_Supplied entries_:
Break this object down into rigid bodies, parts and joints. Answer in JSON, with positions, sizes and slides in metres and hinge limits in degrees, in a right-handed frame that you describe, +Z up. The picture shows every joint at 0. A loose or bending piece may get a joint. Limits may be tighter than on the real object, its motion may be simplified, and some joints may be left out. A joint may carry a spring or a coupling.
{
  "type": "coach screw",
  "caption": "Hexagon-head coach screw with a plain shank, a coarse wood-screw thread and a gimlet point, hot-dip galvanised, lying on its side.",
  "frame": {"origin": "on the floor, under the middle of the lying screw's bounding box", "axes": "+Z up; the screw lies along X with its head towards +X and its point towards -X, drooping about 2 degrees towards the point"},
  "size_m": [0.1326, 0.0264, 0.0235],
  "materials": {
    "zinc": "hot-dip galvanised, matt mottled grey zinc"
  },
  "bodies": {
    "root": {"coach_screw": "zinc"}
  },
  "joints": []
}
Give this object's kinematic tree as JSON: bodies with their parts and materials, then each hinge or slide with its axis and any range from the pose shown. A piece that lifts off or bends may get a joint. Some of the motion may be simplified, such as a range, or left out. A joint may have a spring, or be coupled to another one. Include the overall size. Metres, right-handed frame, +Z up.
==
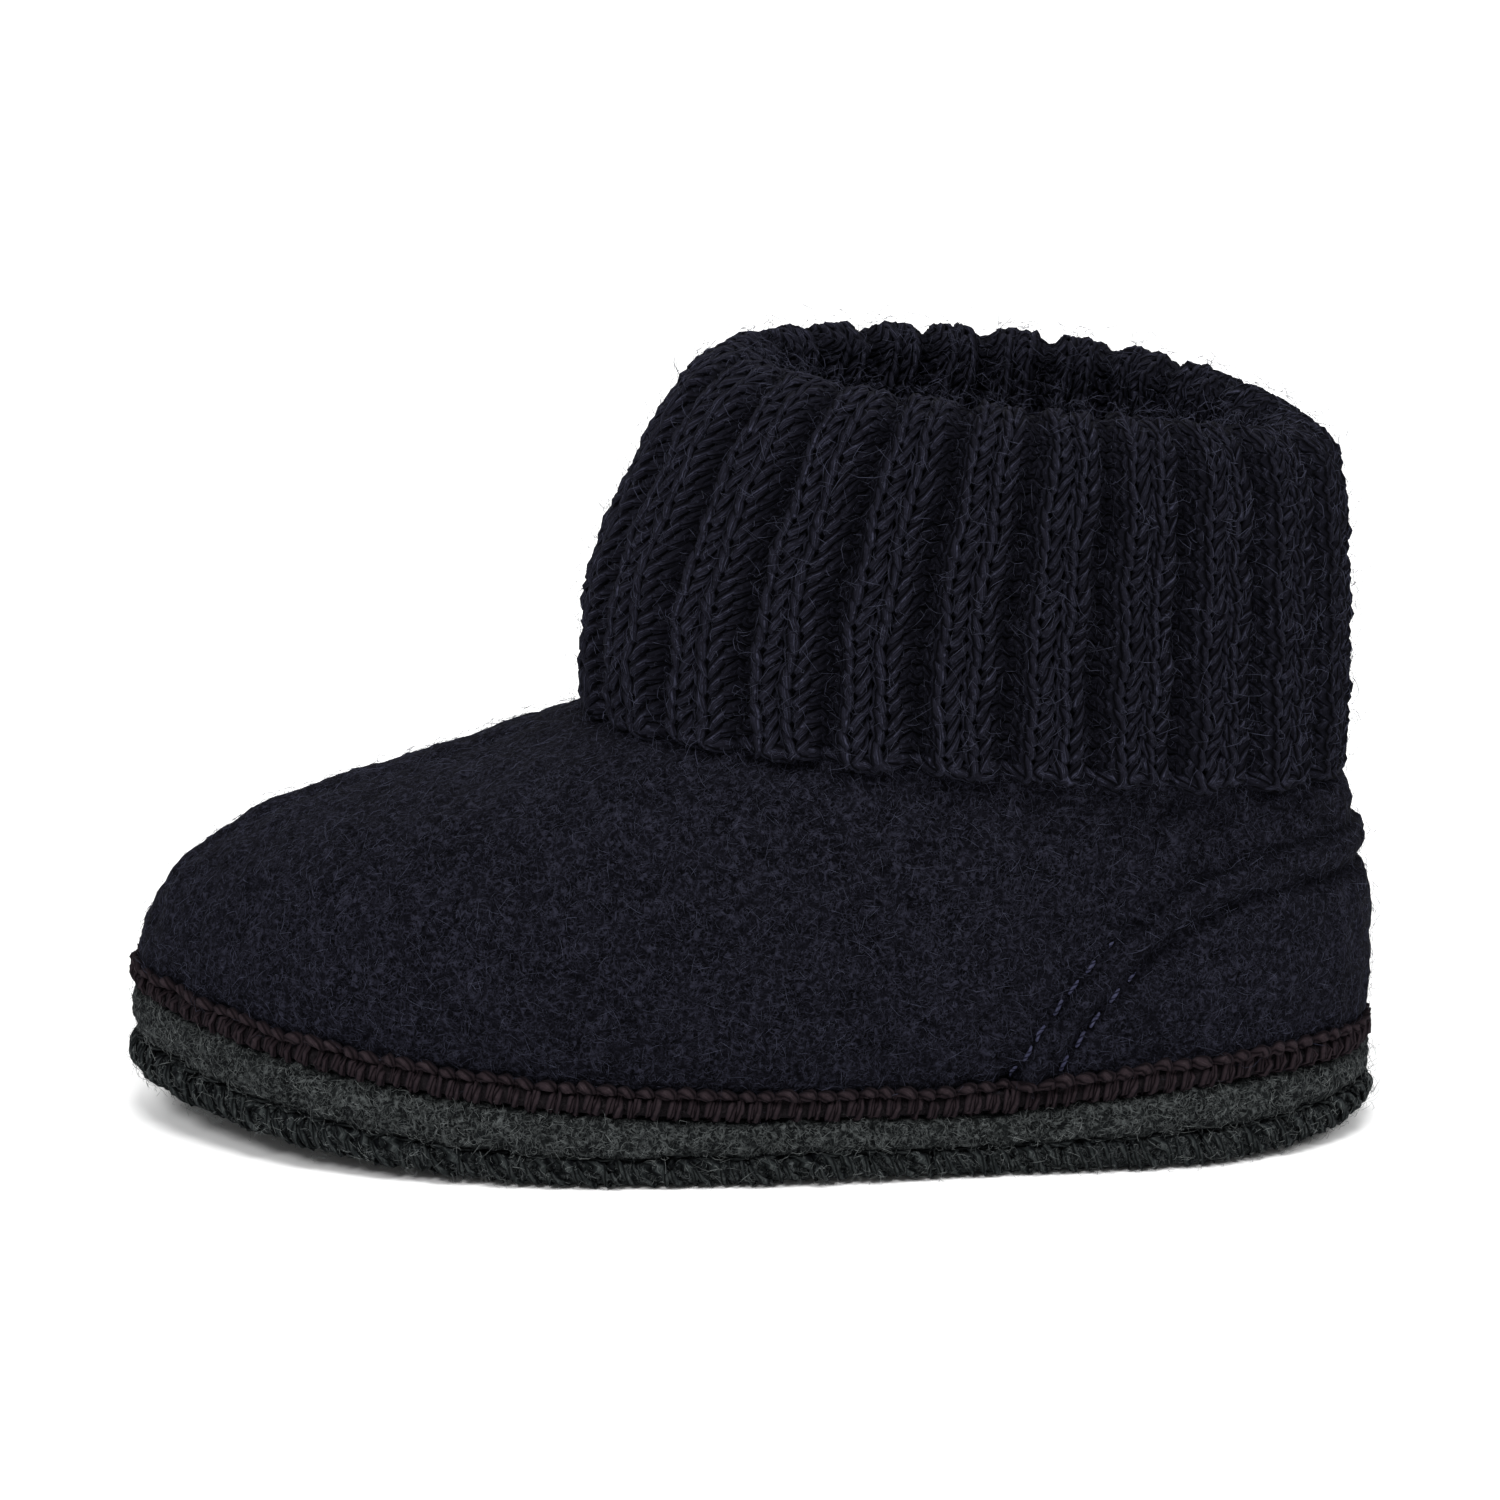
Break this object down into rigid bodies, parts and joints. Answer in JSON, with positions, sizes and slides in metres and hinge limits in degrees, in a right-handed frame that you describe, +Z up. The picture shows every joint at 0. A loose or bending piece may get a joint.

_Given problem_: Every line holding "frame" should be copied out.

_Finished exercise_:
Break this object down into rigid bodies, parts and joints. Answer in JSON, with positions, sizes and slides in metres and hinge limits in degrees, in a right-handed frame that you describe, +Z up. The picture shows every joint at 0. A loose or bending piece may get a joint. Limits may be tighter than on the real object, its motion may be simplified, and some joints may be left out. A joint may carry a spring or a coupling.
  "frame": {"origin": "on the floor, under the middle of the lying screw's bounding box", "axes": "+Z up; the screw lies along X with its head towards +X and its point towards -X, drooping about 2 degrees towards the point"},
Give this object's kinematic tree as JSON: bodies with their parts and materials, then each hinge or slide with its axis and any range from the pose shown. A piece that lifts off or bends may get a joint. Some of the motion may be simplified, such as a range, or left out. A joint may have a spring, or be coupled to another one. Include the overall size. Metres, right-handed frame, +Z up.
Break this object down into rigid bodies, parts and joints. Answer in JSON, with positions, sizes and slides in metres and hinge limits in degrees, in a right-handed frame that you describe, +Z up. The picture shows every joint at 0. A loose or bending piece may get a joint.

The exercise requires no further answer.